Yes I looked at Wolfram link. As is clearly apparent I am still not sure how to tackle this problem.

Jomo I did try and expand brackets and got n2^n-n-3+3(2)^n, and no further.

Hence my request for help, especially because i think the basic way I am approaching this is wrong

#### Subhotosh Khan

##### Super Moderator
Staff member
$$\displaystyle S \ = \ \sum_{i = 1}^n \left[(i+1)*2^{i-1}\right]$$

$$\displaystyle \ S \ = 2 + 3*2 + 4*2^2 + ...................... n*2^{n-2} + (n+1)*2^{n-1}$$ ......................................................(1)

$$\displaystyle 2S \ = \ \ \ \ \ 2*2 + 3*2^2 + 4*2^3 + ............................ n*2^{n-1} + (n+1)*2^{n}$$ ....................................(2)

Subtracting (2) from (1)

$$\displaystyle -S \ = \ \ \ \ \ 2 + \left [2 + 2^2 + 2^3 + ............................ 2^{n-1}\right ] - (n+1)*2^{n}$$ ....................................(3)

continue......

#### Colin67

##### New member
Thank you so much for that, after finding the sum of 2+2^2+2^3...,which is 2^n -2, expanding the brackets and cancelling it leads to n2^n.

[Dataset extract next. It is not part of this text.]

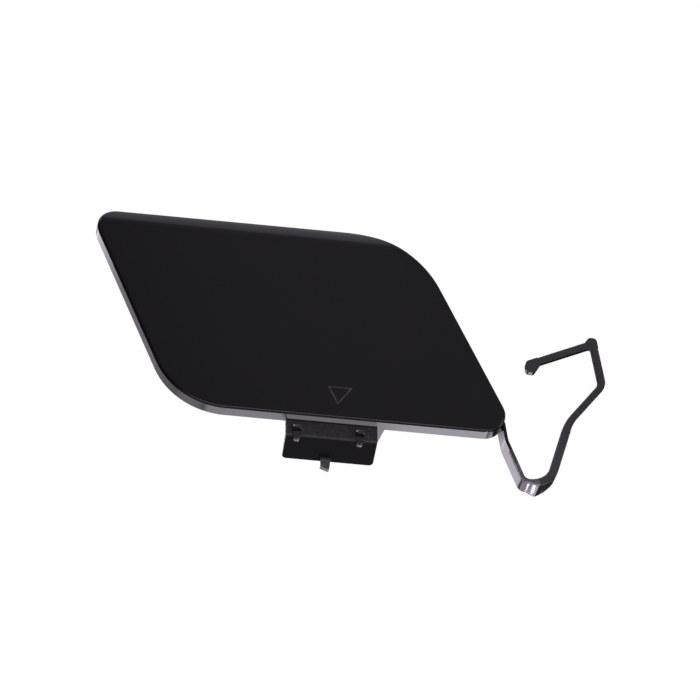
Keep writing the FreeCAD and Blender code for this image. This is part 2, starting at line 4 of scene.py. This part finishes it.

You multiplied equation 1 by 2 because it was the common ratio.

#### Jomo

##### Elite Member
Jomo I did try and expand brackets and got n2^n-n-3+3(2)^n, and no further.
You missed my point completely. When you multiply (2+3+4+....) and (2+2^2+2^3+...) do you get 2+ 3*2 + 4*2^2 + 5*2^3 +.... If not then multiplying (2+3+4+....) and (2+2^2+2^3+...) would not be helpful as it does not equal the original equation, 2+ 3*2 + 4*2^2 + 5*2^3 +...

Is that clear? Basically you are saying this: I do not know how to add 1+ pi + 12.34 + sqrt (17) so i will multiply 6 and 14, get 84 and be done. The thing is that 6*14 is NOT equal to the sum.